Unfortunately it was a one time dietary breach so I was forced to eat this entire apple pie alone. In the garage. With a gardening trowel. 

 
That is a five-pound apple pie. And that's all apples in there, too, it's not like you cut it open and there's a big wad of paper towels in the middle or something. It's so enormous that other, smaller apple pies actually fall into its gravitational field; when we got home there were four normal-sized pies hovering outside the car. Which I ate. Immediately. For their own safety.

I took it to my parents' house because I needed witness to the majesty and we held a ruler up next to it for the sake of photographic perspective:


Totally unreadable. The pie renders conventional measurement moot. I mean, look, its bigger than the chair, for God's sake.  




Sunday, July 04, 2010

I meant flask. Big enough to hide a flask in it.

It's the Fourth of July weekend, as you know, meaning among other things that Randy has like fifteen whole hours off in a row. Being a natural adventurer he suggested we get out of town for the weekend and head south to Bisbee and the Chiricahuas.

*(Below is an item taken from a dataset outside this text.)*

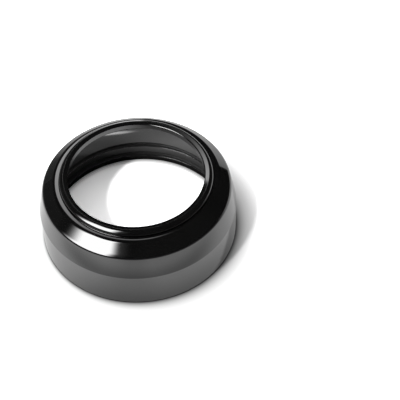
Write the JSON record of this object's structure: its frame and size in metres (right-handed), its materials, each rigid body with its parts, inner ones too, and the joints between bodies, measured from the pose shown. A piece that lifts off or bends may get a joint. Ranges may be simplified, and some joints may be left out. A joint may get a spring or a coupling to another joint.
{
  "type": "fork dust seal cover",
  "caption": "Gloss-black turned collar that covers a motorcycle fork's dust seal: stepped, tapered outside, raised lip round the tube hole, and O-rings seated in grooves in its bore.",
  "frame": {"origin": "on the ring's axis, at the foot that slips over the slider and that the part rests on", "axes": "+Z along the ring's axis, from the foot to the lip; the ring is round, so +X and +Y are free"},
  "size_m": [0.062, 0.062, 0.0248],
  "materials": {
    "gloss_black_metal": "smooth gloss black over turned aluminium",
    "black_rubber": "matt moulded rubber"
  },
  "bodies": {
    "root": {"cover_ring": "gloss_black_metal", "lower_oring": "black_rubber", "upper_oring": "black_rubber"}
  },
  "joints": []
}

I know what Bisbee is, it's an adorable Old West mining town where you stay in a haunted hotel and drink beer in what used to be the Arizona stock exchange building and where the temperature is a chilly 90 degrees down from 112. But.

"What's a Chiricahua?"

Whereupon Randy explained that on the way home from the Chiricahuas we pass through Wilcox which is where the homemade five-pound apple pie store is. That was pretty much the only definition of "Chiricahua" I needed to hear so I packed a scarf and a bunch of forks and off we went.

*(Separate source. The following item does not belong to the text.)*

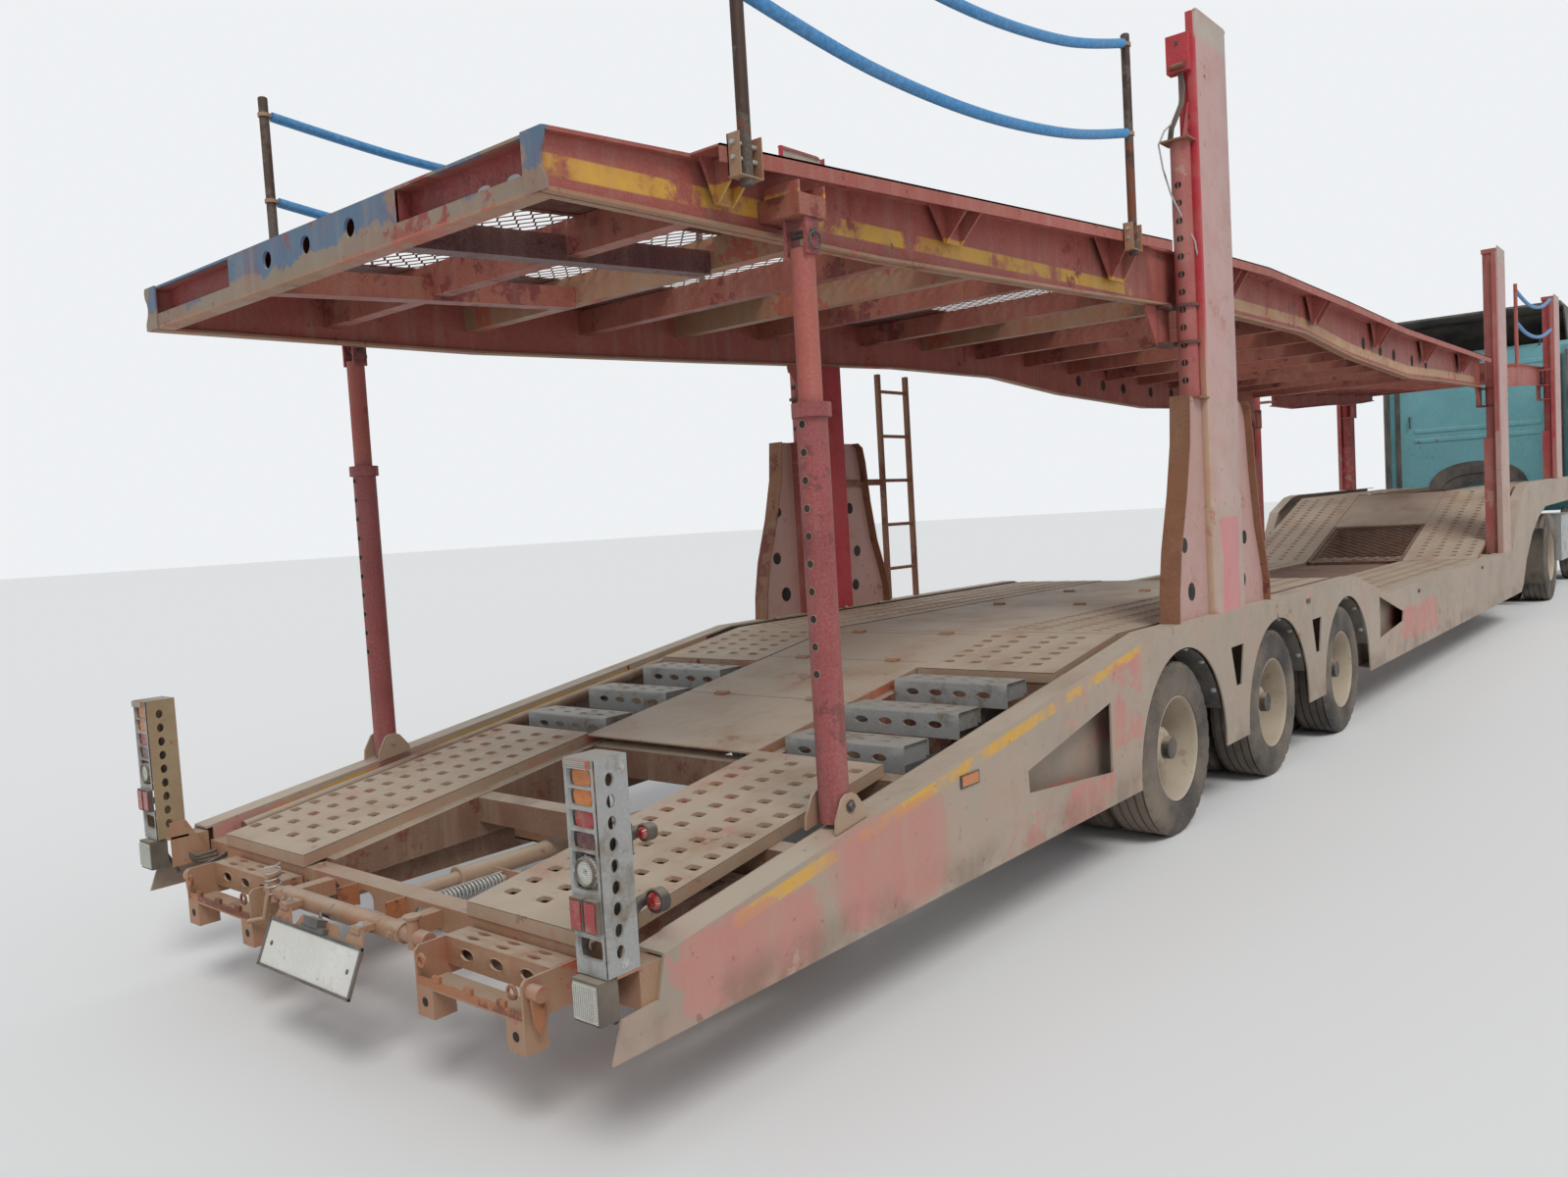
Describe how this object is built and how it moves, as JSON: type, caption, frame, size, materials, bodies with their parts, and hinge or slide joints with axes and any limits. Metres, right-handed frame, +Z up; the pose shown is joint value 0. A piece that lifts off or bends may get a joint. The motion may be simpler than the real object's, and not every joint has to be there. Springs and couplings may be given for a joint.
{
  "type": "articulated car transporter truck",
  "caption": "Articulated car transporter: two-axle cab-over tractor and low two-deck trailer with posts, lifting decks, twin-tyred wheels and pull-out ramps.",
  "frame": {"origin": "on the ground, mid-length and mid-width", "axes": "+X forward towards the cab, +Y to the left, +Z up"},
  "size_m": [20, 2.512, 3.8699],
  "materials": {
    "trailer_paint": "dusty faded paint",
    "chassis_paint": "dusty brown red paint",
    "post_paint": "worn red paint",
    "deck_paint": "worn red paint with dust",
    "rusty_steel": "rusted paint",
    "track_steel": "dusty pressed steel",
    "pink_plate": "worn pink red paint",
    "expanded_metal": "expanded metal",
    "galvanised_steel": "dull zinc",
    "bare_rusty_tube": "dark rusty tube",
    "lamp_lens": "lens",
    "plate_white": "blank plate",
    "axle_black": "dusty black",
    "greasy_cast_iron": "greased",
    "engine_iron": "dull",
    "tank_aluminium": "satin",
    "dark_plastic": "matt",
    "black_rubber": "matt",
    "cab_teal": "gloss",
    "clear_glass": "clear",
    "grey_fabric": "woven",
    "blue_hose": "smooth hose",
    "tyre_rubber": "dusty"
  },
  "bodies": {
    "trailer": {"side_panels": "trailer_paint", "chassis_frame": "chassis_paint", "rear_crossbeam": "rusty_steel", "track_plates": "track_steel", "centre_plates": "pink_plate", "mesh_floor": "expanded_metal", "step_modules": "galvanised_steel", "main_posts": "post_paint", "forward_posts": "post_paint", "prop_sleeves": "post_paint", "lamp_columns": "galvanised_steel", "rear_lamps": "lamp_lens", "number_plate": "plate_white", "trailer_axles": "axle_black", "landing_legs": "axle_black"},
    "upper_deck": {"upper_deck_frame": "deck_paint", "upper_deck_wings": "deck_paint", "upper_deck_mesh": "expanded_metal", "guard_posts": "bare_rusty_tube", "prop_tubes": "post_paint", "guard_rope_right_high": "blue_hose", "guard_rope_right_low": "blue_hose", "guard_rope_left_high": "blue_hose", "guard_rope_left_low": "blue_hose"},
    "head_deck": {"head_deck_frame": "deck_paint", "head_deck_floor": "expanded_metal", "head_rope_right_high": "blue_hose", "head_rope_right_low": "blue_hose", "head_rope_left_high": "blue_hose", "head_rope_left_low": "blue_hose"},
    "tractor": {"tractor_frame": "axle_black", "fifth_wheel": "greasy_cast_iron", "tractor_axles": "axle_black", "engine_block": "engine_iron", "side_tanks": "tank_aluminium", "front_bumper": "dark_plastic", "mud_flaps": "black_rubber"},
    "cab": {"cab_shell": "cab_teal", "cab_glass": "clear_glass", "cab_interior": "grey_fabric", "cab_fairings": "dark_plastic"},
    "trailer_wheels_1_right": {"trailer_wheels_1_right": "tyre_rubber"},
    "trailer_wheels_1_left": {"trailer_wheels_1_left": "tyre_rubber"},
    "trailer_wheels_2_right": {"trailer_wheels_2_right": "tyre_rubber"},
    "trailer_wheels_2_left": {"trailer_wheels_2_left": "tyre_rubber"},
    "trailer_wheels_3_right": {"trailer_wheels_3_right": "tyre_rubber"},
    "trailer_wheels_3_left": {"trailer_wheels_3_left": "tyre_rubber"},
    "ramp_right": {"ramp_right": "rusty_steel"},
    "drive_wheels_right": {"drive_wheels_right": "tyre_rubber"},
    "knuckle_right": {"knuckle_right": "axle_black"},
    "steer_wheel_right": {"steer_wheel_right": "tyre_rubber"},
    "cab_door_right": {"cab_door_right": "cab_teal"},
    "ramp_left": {"ramp_left": "rusty_steel"},
    "drive_wheels_left": {"drive_wheels_left": "tyre_rubber"},
    "knuckle_left": {"knuckle_left": "axle_black"},
    "steer_wheel_left": {"steer_wheel_left": "tyre_rubber"},
    "cab_door_left": {"cab_door_left": "cab_teal"}
  },
  "joints": [
    {"name": "trailer_wheels_1_right_spin", "type": "hinge", "parent": "trailer", "child": "trailer_wheels_1_right", "pos_m": [-6.51, -1.106, 0.388], "axis": [0, 1, 0], "continuous": true},
    {"name": "trailer_wheels_1_left_spin", "type": "hinge", "parent": "trailer", "child": "trailer_wheels_1_left", "pos_m": [-6.51, 1.106, 0.388], "axis": [0, 1, 0], "continuous": true},
    {"name": "trailer_wheels_2_right_spin", "type": "hinge", "parent": "trailer", "child": "trailer_wheels_2_right", "pos_m": [-5.2, -1.106, 0.388], "axis": [0, 1, 0], "continuous": true},
    {"name": "trailer_wheels_2_left_spin", "type": "hinge", "parent": "trailer", "child": "trailer_wheels_2_left", "pos_m": [-5.2, 1.106, 0.388], "axis": [0, 1, 0], "continuous": true},
    {"name": "trailer_wheels_3_right_spin", "type": "hinge", "parent": "trailer", "child": "trailer_wheels_3_right", "pos_m": [-3.89, -1.106, 0.388], "axis": [0, 1, 0], "continuous": true},
    {"name": "trailer_wheels_3_left_spin", "type": "hinge", "parent": "trailer", "child": "trailer_wheels_3_left", "pos_m": [-3.89, 1.106, 0.388], "axis": [0, 1, 0], "continuous": true},
    {"name": "kingpin", "type": "hinge", "parent": "trailer", "child": "tractor", "pos_m": [5.79, 0, 1.152], "axis": [0, 0, 1], "range_deg": [-80, 80]},
    {"name": "drive_wheels_right_spin", "type": "hinge", "parent": "tractor", "child": "drive_wheels_right", "pos_m": [5.19, -1.073, 0.52], "axis": [0, 1, 0], "continuous": true},
    {"name": "drive_wheels_left_spin", "type": "hinge", "parent": "tractor", "child": "drive_wheels_left", "pos_m": [5.19, 1.073, 0.52], "axis": [0, 1, 0], "continuous": true},
    {"name": "steering_right", "type": "hinge", "parent": "tractor", "child": "knuckle_right", "pos_m": [8.74, -0.9, 0.52], "axis": [0, 0, 1], "range_deg": [-35, 35]},
    {"name": "steer_wheel_right_spin", "type": "hinge", "parent": "knuckle_right", "child": "steer_wheel_right", "pos_m": [8.74, -1.068, 0.52], "axis": [0, 1, 0], "continuous": true},
    {"name": "steering_left", "type": "hinge", "parent": "tractor", "child": "knuckle_left", "pos_m": [8.74, 0.9, 0.52], "axis": [0, 0, 1], "range_deg": [-35, 35]},
    {"name": "steer_wheel_left_spin", "type": "hinge", "parent": "knuckle_left", "child": "steer_wheel_left", "pos_m": [8.74, 1.068, 0.52], "axis": [0, 1, 0], "continuous": true},
    {"name": "cab_tilt", "type": "hinge", "parent": "tractor", "child": "cab", "pos_m": [9.88, 0, 1], "axis": [0, 1, 0], "range_deg": [0, 55]},
    {"name": "cab_door_right_swing", "type": "hinge", "parent": "cab", "child": "cab_door_right", "pos_m": [9.827, -1.15, 2], "axis": [0, 0, 1], "range_deg": [0, 65]},
    {"name": "cab_door_left_swing", "type": "hinge", "parent": "cab", "child": "cab_door_left", "pos_m": [9.827, 1.15, 2], "axis": [0, 0, -1], "range_deg": [0, 65]},
    {"name": "upper_deck_lift", "type": "slide", "parent": "trailer", "child": "upper_deck", "axis": [0, 0, 1], "range_m": [-0.15, 0.7]},
    {"name": "head_deck_lift", "type": "slide", "parent": "trailer", "child": "head_deck", "axis": [0, 0, 1], "range_m": [-0.3, 0.6]},
    {"name": "ramp_right_pull", "type": "slide", "parent": "trailer", "child": "ramp_right", "axis": [-1, 0, 0], "range_m": [0, 1.1]},
    {"name": "ramp_left_pull", "type": "slide", "parent": "trailer", "child": "ramp_left", "axis": [-1, 0, 0], "range_m": [0, 1.1]}
  ],
  "couplings": [
    {"joint": "steering_right", "follows": "steering_left", "ratio": 1}
  ]
}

Bisbee was great, obviously, since it's almost impossible to go wrong in a haunted hotel drinking beer in the old stock exchange, plus they really do it up Garrison Keillor style for the Fourth of July. This morning the main street in town was cordoned off with plastic netting for the annual downhill coaster car race.

"Oh, it's a great time," one helpful citizen told us. "They come racing down the hill, around the curves and everything, it's a blast."

Can anyone do it?

"Well, used to be anyone could, sure, but then a few years back one of the cars got out of control and flew into the crowd, killed a man and his child. Horrible. So now they just let the kids do it. So the cars are lighter.

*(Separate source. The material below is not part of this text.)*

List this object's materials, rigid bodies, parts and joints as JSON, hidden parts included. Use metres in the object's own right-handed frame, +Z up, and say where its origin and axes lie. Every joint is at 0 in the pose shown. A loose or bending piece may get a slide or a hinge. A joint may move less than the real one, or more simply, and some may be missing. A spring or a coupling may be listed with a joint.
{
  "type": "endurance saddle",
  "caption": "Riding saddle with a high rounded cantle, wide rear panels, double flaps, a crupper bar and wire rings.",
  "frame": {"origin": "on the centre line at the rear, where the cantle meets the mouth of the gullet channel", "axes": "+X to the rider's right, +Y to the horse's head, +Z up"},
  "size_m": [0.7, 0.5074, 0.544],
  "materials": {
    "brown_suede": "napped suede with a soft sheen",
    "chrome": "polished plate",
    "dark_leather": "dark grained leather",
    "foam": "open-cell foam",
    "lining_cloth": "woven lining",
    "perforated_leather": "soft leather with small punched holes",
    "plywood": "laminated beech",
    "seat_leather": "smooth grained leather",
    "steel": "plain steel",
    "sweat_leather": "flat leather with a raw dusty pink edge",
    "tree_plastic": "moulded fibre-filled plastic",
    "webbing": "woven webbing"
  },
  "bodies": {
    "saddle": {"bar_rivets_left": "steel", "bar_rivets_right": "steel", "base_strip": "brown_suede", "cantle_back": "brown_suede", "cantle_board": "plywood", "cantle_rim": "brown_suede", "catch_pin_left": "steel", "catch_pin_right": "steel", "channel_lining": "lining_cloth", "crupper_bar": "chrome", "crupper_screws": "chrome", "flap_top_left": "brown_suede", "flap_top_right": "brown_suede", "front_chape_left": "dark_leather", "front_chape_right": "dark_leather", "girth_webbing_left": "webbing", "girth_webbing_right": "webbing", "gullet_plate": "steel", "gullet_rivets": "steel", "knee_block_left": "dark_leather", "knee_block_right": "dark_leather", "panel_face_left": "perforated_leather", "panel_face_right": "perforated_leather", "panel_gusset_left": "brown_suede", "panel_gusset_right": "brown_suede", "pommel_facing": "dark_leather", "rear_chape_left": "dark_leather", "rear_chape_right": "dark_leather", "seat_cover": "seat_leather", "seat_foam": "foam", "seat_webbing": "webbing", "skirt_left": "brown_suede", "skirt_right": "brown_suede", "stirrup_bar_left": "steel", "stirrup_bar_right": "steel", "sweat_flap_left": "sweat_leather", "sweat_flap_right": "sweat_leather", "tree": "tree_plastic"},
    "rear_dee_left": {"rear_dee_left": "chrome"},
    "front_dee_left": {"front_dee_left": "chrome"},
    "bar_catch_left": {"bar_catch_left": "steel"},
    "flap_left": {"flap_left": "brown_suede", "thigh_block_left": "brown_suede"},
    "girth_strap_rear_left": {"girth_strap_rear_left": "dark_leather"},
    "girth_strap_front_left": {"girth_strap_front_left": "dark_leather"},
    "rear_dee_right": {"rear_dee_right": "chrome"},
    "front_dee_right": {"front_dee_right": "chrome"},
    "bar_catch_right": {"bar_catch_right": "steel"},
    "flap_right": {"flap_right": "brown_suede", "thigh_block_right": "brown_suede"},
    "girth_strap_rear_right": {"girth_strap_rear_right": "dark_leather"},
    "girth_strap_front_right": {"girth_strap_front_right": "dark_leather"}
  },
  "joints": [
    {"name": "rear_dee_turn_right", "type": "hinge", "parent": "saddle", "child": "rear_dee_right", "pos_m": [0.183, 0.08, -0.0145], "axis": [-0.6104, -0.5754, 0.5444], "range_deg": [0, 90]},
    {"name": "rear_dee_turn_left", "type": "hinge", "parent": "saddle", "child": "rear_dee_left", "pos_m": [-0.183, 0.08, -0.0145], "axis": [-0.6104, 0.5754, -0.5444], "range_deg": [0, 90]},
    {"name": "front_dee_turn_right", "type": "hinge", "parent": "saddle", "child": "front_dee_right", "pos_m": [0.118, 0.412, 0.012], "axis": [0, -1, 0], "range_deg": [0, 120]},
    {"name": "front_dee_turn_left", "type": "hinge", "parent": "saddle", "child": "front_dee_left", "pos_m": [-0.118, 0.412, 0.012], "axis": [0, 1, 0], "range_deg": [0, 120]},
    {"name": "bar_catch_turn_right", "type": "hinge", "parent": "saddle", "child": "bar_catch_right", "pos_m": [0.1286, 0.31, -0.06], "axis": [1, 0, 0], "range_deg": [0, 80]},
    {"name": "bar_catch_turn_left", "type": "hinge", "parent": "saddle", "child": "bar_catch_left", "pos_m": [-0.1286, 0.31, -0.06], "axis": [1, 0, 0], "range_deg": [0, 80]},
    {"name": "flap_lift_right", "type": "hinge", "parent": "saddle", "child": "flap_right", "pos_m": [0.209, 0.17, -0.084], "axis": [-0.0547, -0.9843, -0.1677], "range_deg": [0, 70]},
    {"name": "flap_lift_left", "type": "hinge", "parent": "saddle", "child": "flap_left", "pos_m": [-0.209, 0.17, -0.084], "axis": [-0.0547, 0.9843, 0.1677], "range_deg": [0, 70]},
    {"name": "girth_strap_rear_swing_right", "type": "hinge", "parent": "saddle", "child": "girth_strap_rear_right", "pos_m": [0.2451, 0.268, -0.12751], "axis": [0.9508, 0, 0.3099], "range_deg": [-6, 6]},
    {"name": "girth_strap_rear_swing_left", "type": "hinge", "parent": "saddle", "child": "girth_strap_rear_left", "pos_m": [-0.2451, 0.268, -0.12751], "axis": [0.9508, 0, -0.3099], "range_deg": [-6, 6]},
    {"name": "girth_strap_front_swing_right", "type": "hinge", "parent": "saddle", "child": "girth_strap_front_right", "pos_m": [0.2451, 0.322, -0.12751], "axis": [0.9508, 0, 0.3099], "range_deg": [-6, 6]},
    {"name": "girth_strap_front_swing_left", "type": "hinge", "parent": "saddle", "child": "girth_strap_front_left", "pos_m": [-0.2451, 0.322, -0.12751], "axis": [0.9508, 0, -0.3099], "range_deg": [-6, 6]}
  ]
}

Uh huh. And that seemed to do the trick, did it?

"Oh yeah. Last year a car flew into the crowd and broke somebody's ankle, but that's it."

Needless to say we didn't stick around for the drilling or mucking competitions.

Chiricahua time! NO idea what that is. We drove two hours out of Bisbee into what is seriously the flattest most abandoned Godforsaken country I have ever seen, ever. It wasn't farmland because there weren't any farms, and it wasn't cattle land because there weren't any cattle. At one point I pulled up Foursquare on my phone, an application that uses GPS tracking to find popular locations around you? And I shit you not, the only location that popped up was one another user had manually entered called "BFE". A relief, actually, since I half expected to see "kidney poaching warehouse" or "hard sell suicide cult way station" listed in the nearby results.

So we'd arranged to stay at this bed and breakfast, right, the idea (near as I can figure) being that the Chiricahuas (?) are in the mountains, and there are trees and shade and babbling brooks and hiking and dappled sunlight and frogs and birds and pie and shit. But something somewhere went terribly wrong; I don't know if these Chiricahua things MOVED or what, but we pull up in front of the bed and breakfast and there's not a tree or a frog or a dappled pie or ANYthing even remotely NEAR it.

The rest I'll just paraphrase because I'm running out of time. Within three minutes of walking into the house the proprietor (whose wife calls him Ron but who told Randy and me to call him Sam) asked me if I wouldn't mind taking a look at his computer, see if I could maybe get his Skype working for him. Which, you know. Wasn't on my activity roster.

"We've got a great menu tonight," Ron/Sam said, rubbing his hands together. "Tomato soup with coconut milk, and then we've got some potatoes with fresh pineapple, and for dessert I'm doing a gourmet... imported... tapioca!"

And I'm just sitting there at this guy's kitchen table watching his wife in her pajamas at the ironing board in the hallway and I'm trying to decide whether or not he's just fucking with me. I look to Randy like, "Oh, you better save me here, husband," and I clutched his knee under the table and I think I may have even barked out a laugh before I could help myself.

But Randy's absolutely NO help because he's on this insanely strict diet right now where he can only have 500 calories a day and 450 of those calories are from celery, right, so in the land of fight or flight he's cruising at about eight thousand feet, him and his Ziploc bag of goddamned radishes.

And I'm not kidding you here, we are seven thousand miles away from ANYTHING. There ARE NO OPTIONS.

After unloading the car we drove another twenty miles up to the Chiricahuas, which near as I can tell are big giant rocks. I don't know, I didn't read any of the signs or anything; I was too busy worried about how much imported tapioca I'm going to have to suck back later.

We walked around a bit, not saying anything for a while- I was mentally lost in a "potatoes/pineapple" loop and Randy's only eaten two hundred calories so far today, he didn't really have the energy for speech. But at some point out of nowhere he goes, "We could just leave our shit, start driving now and be in Wilcox by eight."

As if I hadn't already done that math.

"That iPad was expensive."

"Oh. Right."

So now we're back in our room, dinner's in forty-five minutes, and I've been warned that the other guests tonight are a hundred and fifteen years old and they talk about nothing but politics.

I have to go shower and do my hair big enough to hide some bread in it.